Через пять лет я снова буду терзаться этим проклятым вопросом, уже по поводу другой сердечной истории. Наверное, я так никогда и не пойму, как можно без слов, без объяснений просто исчезнуть из жизни человека – это трусость или гуманность такая извращенная? Сделать вид, что ничего не было, вы не знакомы, ты не лежала вчера в ее объятиях и не говорила о том, что любишь, глядя в глаза?
Я честно пыталась запихнуть в себя какую-то еду, но получалось плохо. Пока я вяло ковырялась в своей тарелке, на террасу пришла гречанка.
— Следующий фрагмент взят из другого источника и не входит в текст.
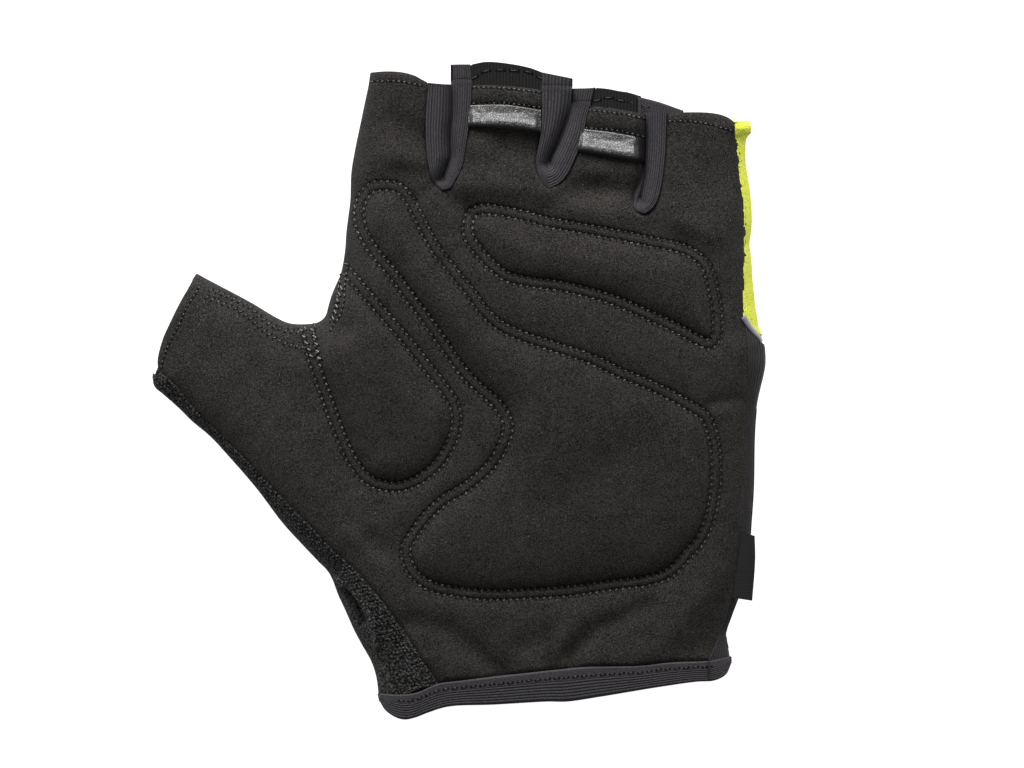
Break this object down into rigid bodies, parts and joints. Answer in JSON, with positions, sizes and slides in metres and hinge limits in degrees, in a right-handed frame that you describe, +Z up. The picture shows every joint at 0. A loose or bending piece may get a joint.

И знаете что? Она улыбалась!
Шутила, флиртовала с кем-то, завтракала с большим аппетитом.
Я вспоминала, как прорыдала всю дорогу из Италии, как ревела еще пару недель дома, как не могла ничего есть. Думала, что больше никогда в жизни его не увижу.
А ей было норм.
Все это каким-то ровным мертвым голосом я рассказываю Душко и Оливере. Слезы и силы кончились на Родосе, где надо было держать лицо, притворяться веселой, общаться, делать что-то для форума, в конце-концов. На гала-динер я пришла в длинном платье и с таким королевским достоинством, что даже гречанка залебезила «nice dress», а запавший на меня мальчик из Штатов чуть ли не силой потащил фоткаться,бегал хвостом весь вечер и полгода еще потом звонил мне по ночам.
Мой рейс утром, а сейчас что-то около 10 вечера, и мы идем пить кофе, а потом на встречу с каким-то знакомым Оливеры. Душко заботится обо мне с такой трогательной простотой, что я начинаю жалеть, что мы не встретились при других обстоятельствах.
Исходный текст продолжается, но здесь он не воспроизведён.